Celtic field is an old name for traces of early (prehistoric) agricultural field systems found in North-West Europe, i.e. Britain, Ireland, Belgium, Netherlands, Germany, Denmark, Sweden, Poland and the Baltic states. The fields themselves are not related to the celtic culture.
The name was given by O.G.S. Crawford. They are sometimes preserved in areas where industrial farming has not been adopted and can date from any time from the Early Bronze Age (c. 1800 BC) until the early medieval period. They can be preserved as earthworks or soil marks.
They are characterised by their proximity to other ancient features such as enclosures, sunken lanes and farmsteads and are divided into a patchwork quilt of square plots rarely more than 2,000 m² in area although larger examples are known (e.g. Dorset and Wiltshire). Their small size (35-50m) implies that each was cultivated by one individual of family.
Lynchets, evidence of early ploughing can often be seen at the upper and lower ends. Large scale Roman agriculture replaced them in lowland Britain and they are more common in less accessible regions such as the West Country.

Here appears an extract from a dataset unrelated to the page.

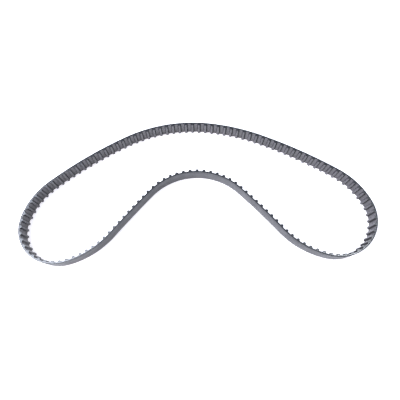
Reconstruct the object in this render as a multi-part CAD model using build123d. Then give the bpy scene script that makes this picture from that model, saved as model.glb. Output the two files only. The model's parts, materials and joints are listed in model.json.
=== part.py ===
"""An endless timing belt, standing on one cut edge in the kidney shape that it takes when nothing holds it.

All sizes are in millimetres. Z = 0 is the surface that the belt stands on, and +Z runs across its width. The
origin is below the middle of the loop's box: +X runs along the loop, and +Y from the hollow front run to the
back run. Teeth point into the loop.

The belt is four bonded layers, from the outside in: a rubber backing, glass-fibre tension cords that lie in
it at the pitch line, rubber tooth cores, and a thin woven facing over teeth and lands. It bends at the pitch
line. It is made here as spans that are hinged there, so that the loop can open out and fold in.

Offsets are measured from the pitch line, and are positive away from the loop's inside. Stations are lengths
along the pitch line, counter-clockwise seen from above, from the left end of the front crown.
"""

from build123d import *
from math import cos, pi, radians, sin, tan
import os

import numpy as np

# The loop
PITCH = 5.08
TEETH = 129
PITCH_LENGTH = PITCH * TEETH
WIDTH = 12.0

# The section across a tooth
BELT_THICKNESS = 2.3
TOOTH_HEIGHT = 1.27
TOOTH_ROOT_WIDTH = 2.57
FLANK_ANGLE = radians(25)
TOOTH_ROOT_RADIUS = 0.38
TOOTH_TIP_RADIUS = 0.38
LAND_DEPTH = 0.254  # from the pitch line in to the land between two teeth
FACING_THICKNESS = 0.09

# The tension cords
CORD_COUNT = 14
CORD_SPACING = 0.8
CORD_RADIUS = 0.125
CORD_CHANNEL_RADIUS = 0.135

# The relaxed shape is a ring of tangent arcs: (name, length, turn in degrees), where a turn to the left is
# positive. A length of None follows from the loop closing on itself with its whole pitch length.
ARCS = [
    ("front_crown", None, -91),
    ("right_flank", 43, -5),
    ("right_foot", 39, 36),
    ("right_lobe", 63, 127),
    ("right_shoulder", 33, 34),
    ("right_back", None, 10),
    ("right_crown", 41, 15),
    ("left_crown", 66, 34),
    ("left_back", None, 12),
    ("left_shoulder", 32, 35),
    ("left_lobe", 56, 122),
    ("left_foot", 38, 34),
    ("left_flank", 42, -3),
]
START_HEADING = radians(47.6)

# The spans: the first has one tooth less, and lies across the front crown
SPANS = 13
TEETH_IN_FIRST_SPAN = 9
TEETH_IN_SPAN = 10
FIRST_SPAN_STATION = 16.0
END_CLEARANCE = 0.05  # from a span's end to the hinge line
END_RELIEF = radians(12)  # each end face leans back by this angle, inside and outside the pitch line

BACK_OFFSET = BELT_THICKNESS - TOOTH_HEIGHT - LAND_DEPTH
LAND_OFFSET = -LAND_DEPTH
BOND_OFFSET = LAND_OFFSET + FACING_THICKNESS  # where the facing is bonded to the backing


def closed_lengths(turns):
    """The arcs' lengths. The open ones solve three equations: no gap in X, none in Y, and the pitch length."""
    starts = START_HEADING + np.concatenate(([0], np.cumsum(turns)[:-1]))
    chord = np.sinc(turns / (2 * pi))  # chord of an arc, as a part of its length
    middle = starts + turns / 2
    rows = np.array([chord * np.cos(middle), chord * np.sin(middle), np.ones(len(turns))])
    lengths = np.array([length or 0.0 for _, length, _ in ARCS])
    missing = [i for i, (_, length, _) in enumerate(ARCS) if length is None]
    target = np.array([0, 0, PITCH_LENGTH])
    lengths[missing] = np.linalg.solve(rows[:, missing], target - rows @ lengths)
    return lengths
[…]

- M. Hegener (1995), Archeologie van het landschap: Langs de aarden monumenten van Nederland, blz. 42-47, Uitgeverij Contact, Amsterdam, ISBN 902541432x
- Link now dead - air photo of a Celtic fieldsystem in Dorset
- Celtic Fields - and Celtic Farming in Britain
- Article about the Salisbury Plain which includes a picture by Crawford from 1924 of Celtic fields (about 3/4ths of the way down the page)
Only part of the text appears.